París aparece en 'El puente de los Asesinos' y en la reciente y última de las aventuras: 'Misión en París'. Lejos de ser la ciudad romántica que hoy imaginamos, París se extiende como un tablero político opaco, lleno de niebla, barro y traiciones. Allí, Alatriste reconocerá en sus calles el frío del destino, e Íñigo el de un conocido perfume; pero ambos aceptarán la misión a pesar de percibir el inequívoco, viejo latido de advertencia del veterano; ese que te indica que hasta los aliados podrían apuñalarte por la espalda.
La misión que los llevará desde París hasta La Rochelle, cruzándose en el camino con los Mosqueteros de Dumas, resultará ser un peligroso y sucio juego de tronos. El objetivo será secuestrar al cardenal Richelieu, el hombre más poderoso después del rey de Francia. Una misión suicida, ejecutada sin explicaciones, arriesgada por convicción silenciosa, bajo las no siempre limpias reglas de este mercenario honrado.

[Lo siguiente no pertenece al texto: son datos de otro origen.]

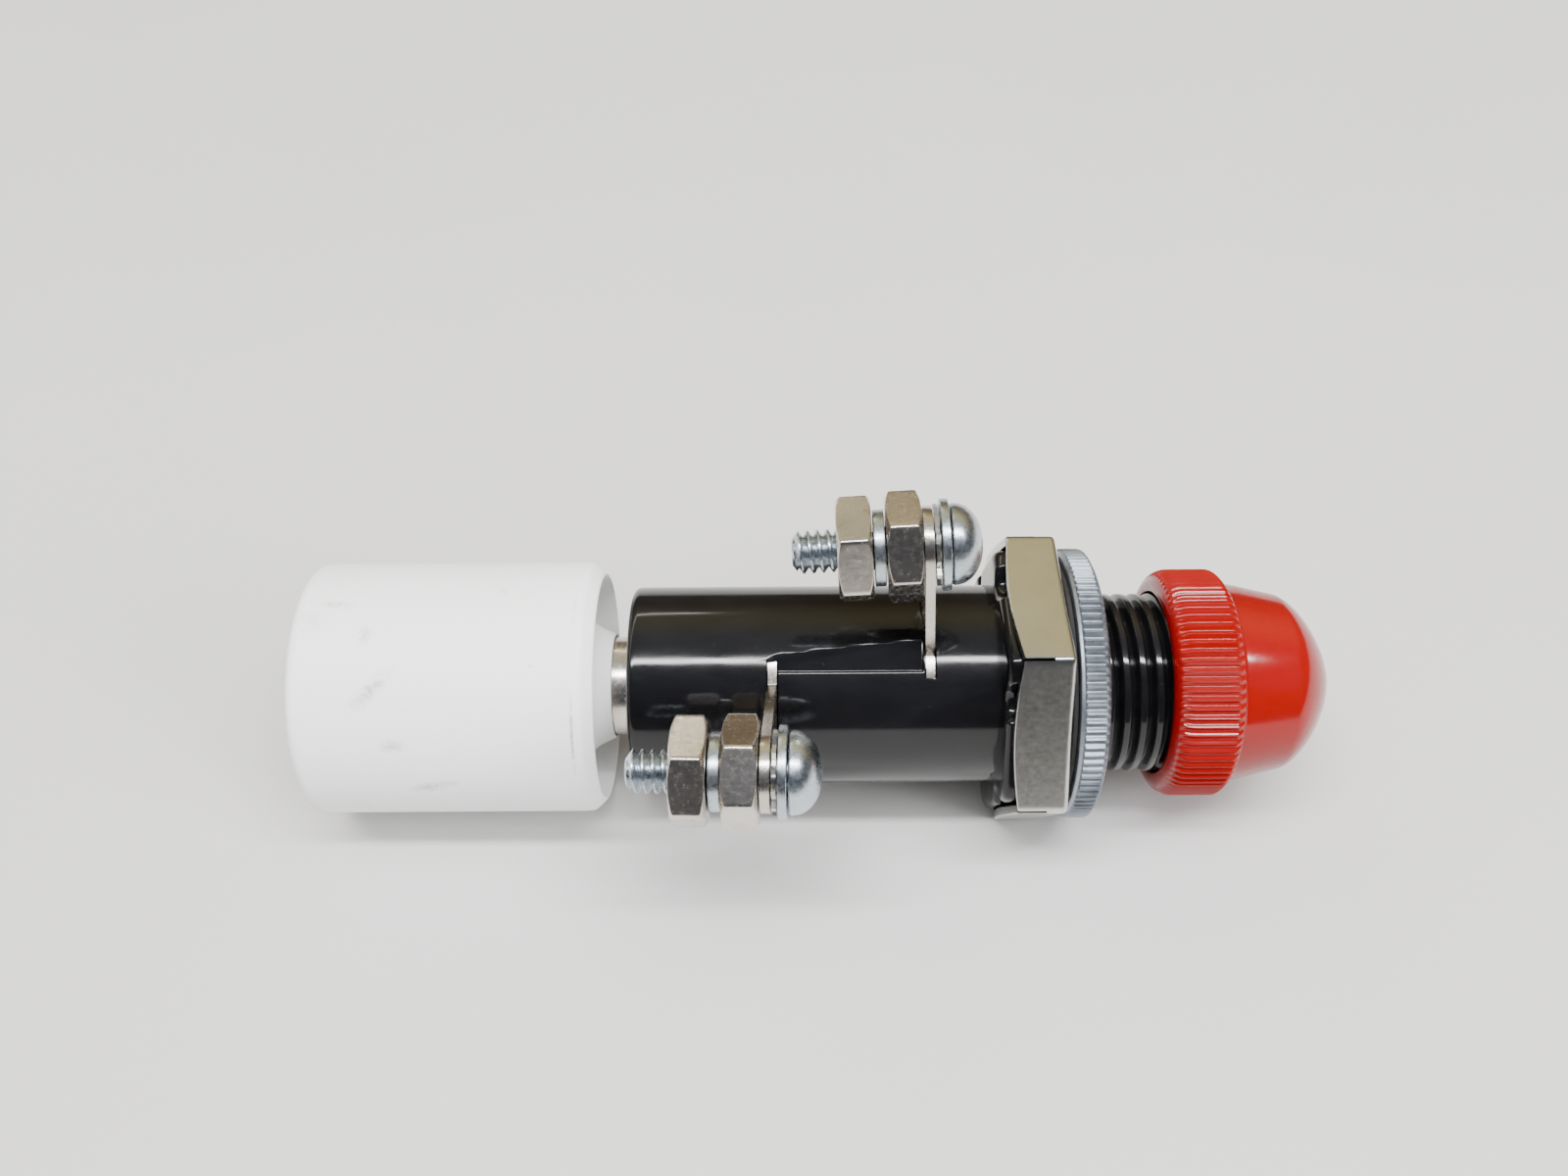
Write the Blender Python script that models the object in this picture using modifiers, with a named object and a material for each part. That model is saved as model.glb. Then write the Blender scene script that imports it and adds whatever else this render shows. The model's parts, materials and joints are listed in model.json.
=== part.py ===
"""Panel indicating light with a porcelain series resistor. Axis along X, lens cap at +X."""

import math

import bmesh
import bpy
from mathutils import Matrix, Vector

MM = 0.001
OBJECT_NAME = "indicating_light"

# Fits.
SEAT_GAP = 0.12
THREAD_GAP = 0.2
POCKET_GAP = 0.15
BORE_GAP = 0.3

# Moulded barrel, flange and threaded bush.
BARREL_D = 17.6
BARREL_REAR_X = -36.9
BARREL_EDGE = 1.0
FLANGE_REAR_X = -5.4
BUSH_D = 15.875
BUSH_PITCH = 1.411
BUSH_THREAD_DEPTH = 0.78
BUSH_FRONT_X = 14.2
LAMP_BORE_REAR_X = -31.5
NOTCH_D = 3.0
NOTCH_OFFSET = -2.5

# Sheet-steel hex shell.
HEX_ACROSS_FLATS = 23.81
HEX_WALL = 0.85
HEX_DEPTH_MID = 4.8
HEX_DEPTH_CORNER = 4.2
HEX_SLIT_W = 0.3
HEX_SLIT_L = 2.4
HEX_BEND = 0.6

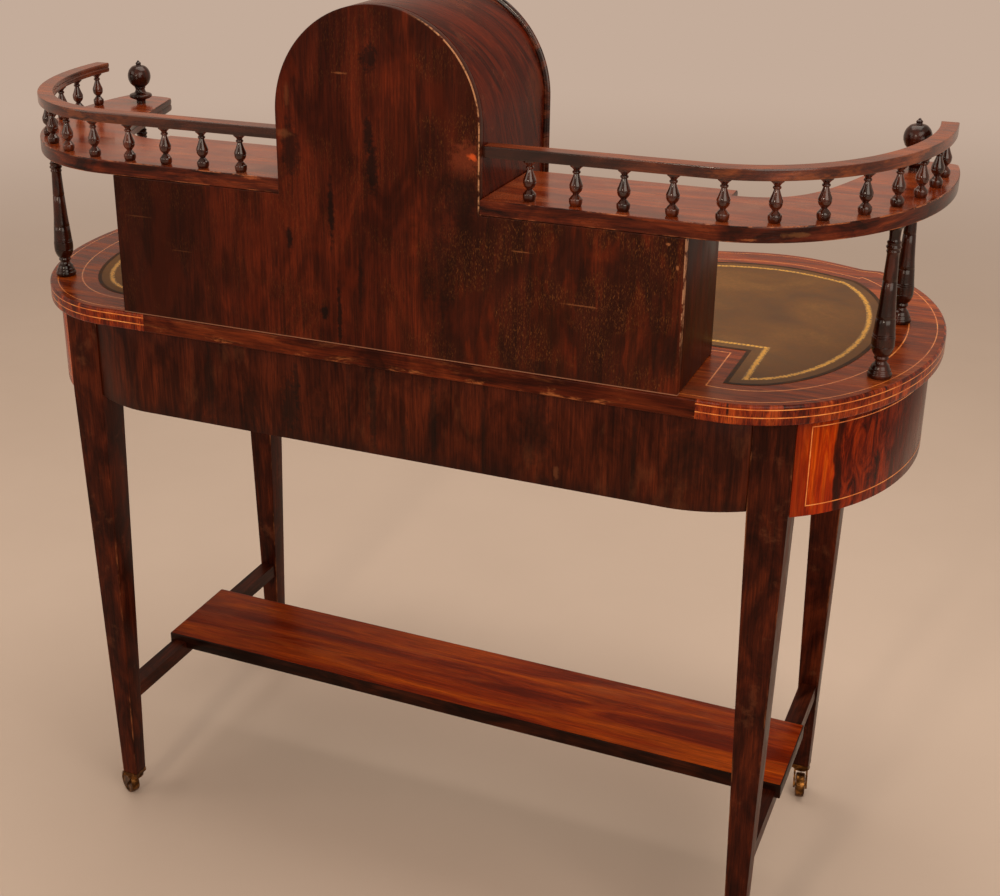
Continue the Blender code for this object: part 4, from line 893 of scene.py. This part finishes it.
def rear_board_wear_and_light(work, colour):
    """Black streaks, a red glow, golden flecks, painted shade on the wing at +X, a painted highlight on
    the arch's rim rubbed pale down one side, and a corner that is rubbed pale.
    """
    x, y, z = work.places()
    colour = work.lay(colour, (110, 35, 9),
                      work.patches(0.52, 0.68, 16, 3, 0.6, 0.8, drawn=(1, 1, 0.5)), 0.35)
    # Painted shade: the wing at +X, away from the side light, is darkened.
    colour = work.lay(colour, (28, 8, 3), work.between(x, 0.115, 0.30, 0, 0.62))
    patch = work.patches(0.44, 0.58, 15, 3, 0.6)
    flecks = work.patches(0.54, 0.68, 1500, 3, 0.7, drawn=(1, 1, 0.16))
    bare = work.between(x, 0.04, -0.16, 0.22, 0.62)
    olive = work.patches(0.46, 0.62, 20, 4, 0.6, drawn=(1, 1, 0.3))
    colour = work.lay(colour, (46, 28, 16), olive, bare, 0.5)
    colour = work.lay(colour, (30, 15, 9), work.between(olive, 0.7, 0.2), bare)
    colour = work.lay(colour, (128, 76, 36), flecks, patch, bare)
    black = (20, 7, 4)
    colour = marks(
        work, colour,
        (black, (53.8, 913.2, 3.4, 34, 0.9), (3.3, 963.9, 6.4, 28, 0.85), (106.4, 876.4, 3.4, 14, 0.9),
         (-74.3, 859.5, 14, 46, 0.5), (46.9, 793.6, 2.8, 40, 0.9), (4.7, 1077.9, 9.5, 14, 0.8),
         (7.2, 998.5, 4.8, 20, 0.85), (100.9, 975, 10, 30, 0.7), (65.9, 796.2, 5.2, 8.2, 0.95),
         (20, 835, 3, 30, 0.7)),
        ((118, 52, 30), (-103.7, 981.9, 15, 17, 0.55)), ((190, 78, 34), (-110.5, 985, 4.8, 3.4, 1)),
        (black, (-98, 940, 16, 30, 0.6)),
        ((150, 92, 56), (109, 992.3, 9, 5, 0.22), (102.9, 1033.4, 3, 12, 0.14),
         (38.7, 1060.5, 7, 1.1, 0.5),
         (-165.1, 892, 9.8, 0.7, 0.4), (-231.3, 842.6, 19.1, 0.8, 0.4), (-318.1, 917.8, 2.2, 1.6, 0.8),
         (-329, 894.4, 1.4, 2.2, 0.8), (250, 845, 14, 0.6, 0.14), (305, 880, 16, 0.8, 0.14)))
    above = work.reckon("MAXIMUM", work.reckon("SUBTRACT", z, SPRING), 0)
    far = work.reckon("SQRT", work.reckon("ADD", work.times(x, x), work.times(above, above)))
    rub = work.patches(0.40, 0.54, 90, 4, 0.7)
    # Painted highlight with wear: a pale line along the arch's rim on the side toward the light, broken
    # by rubbed patches.
    colour = work.lay(colour, (196, 140, 100), work.between(far, ARCH_HALF - 0.0016, ARCH_HALF - 0.0008),
                      work.between(x, -0.035, -0.075), work.between(y, BACK - 0.0016, BACK - 0.0006),
                      rub, 0.8, work.between(z, BOX_TOP, BOX_TOP + 0.01))
    colour = work.lay(colour, (186, 136, 102), work.between(x, -0.3350, -0.3357),
                      work.between(z, TOP + 0.03, TOP + 0.09), rub, 0.8)
    return work.lay(colour, (168, 118, 92), work.between(z, TOP + 0.0022, TOP + 0.0010), 0.7)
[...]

Madrid, Sevilla, Flandes (Breda, Rocroi…), Nápoles, Venecia, Cartagena, Túnez, Argel, Mesina, París son más que escenarios: son mundos. En cada uno, Diego Alatriste sobrevivió, luchó, conspiró y honró su código. No buscó fama ni riqueza, solo el honor singular, oscuro, que residía en sus propias reglas. Cada ciudad aporta un matiz: Madrid es literatura y duelo, Sevilla oro y muerte, Flandes barro y final del imperio, Nápoles caos mediterráneo, Venecia traición líquida, el Mediterráneo frontera infinita, París primicias de un mundo que ya no necesitaba espadachines como él. Al final, Alatriste no escribió su historia. La vivió. Y su destino quedó sellado en lugares donde el barro y el acero aún susurran su nombre.